#### Given task:
Copy out every line of the data exactly.

#### Material provided:
»»

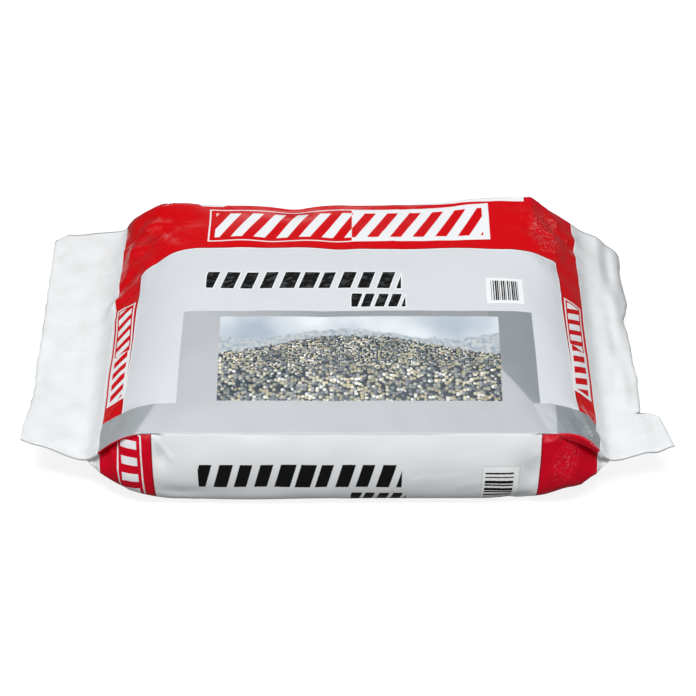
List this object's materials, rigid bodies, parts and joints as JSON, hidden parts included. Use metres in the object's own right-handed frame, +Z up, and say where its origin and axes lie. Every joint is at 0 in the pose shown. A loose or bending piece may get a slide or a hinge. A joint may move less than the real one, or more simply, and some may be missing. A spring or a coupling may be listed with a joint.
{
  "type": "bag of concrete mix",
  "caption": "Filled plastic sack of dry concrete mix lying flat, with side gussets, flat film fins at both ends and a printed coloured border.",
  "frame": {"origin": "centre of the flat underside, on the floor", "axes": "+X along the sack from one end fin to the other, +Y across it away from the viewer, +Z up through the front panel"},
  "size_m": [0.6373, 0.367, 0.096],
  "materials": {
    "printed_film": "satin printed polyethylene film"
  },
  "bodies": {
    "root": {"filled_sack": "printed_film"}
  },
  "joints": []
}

««

#### Solution to this task:
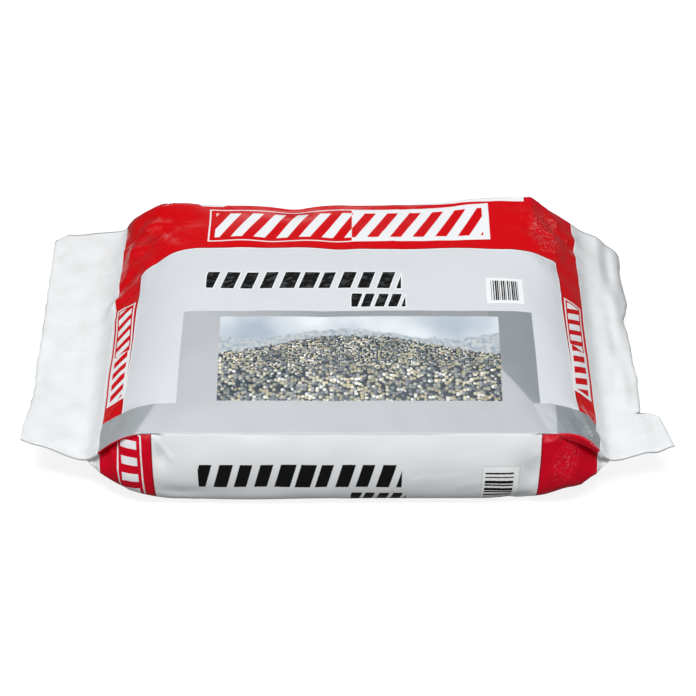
List this object's materials, rigid bodies, parts and joints as JSON, hidden parts included. Use metres in the object's own right-handed frame, +Z up, and say where its origin and axes lie. Every joint is at 0 in the pose shown. A loose or bending piece may get a slide or a hinge. A joint may move less than the real one, or more simply, and some may be missing. A spring or a coupling may be listed with a joint.
{
  "type": "bag of concrete mix",
  "caption": "Filled plastic sack of dry concrete mix lying flat, with side gussets, flat film fins at both ends and a printed coloured border.",
  "frame": {"origin": "centre of the flat underside, on the floor", "axes": "+X along the sack from one end fin to the other, +Y across it away from the viewer, +Z up through the front panel"},
  "size_m": [0.6373, 0.367, 0.096],
  "materials": {
    "printed_film": "satin printed polyethylene film"
  },
  "bodies": {
    "root": {"filled_sack": "printed_film"}
  },
  "joints": []
}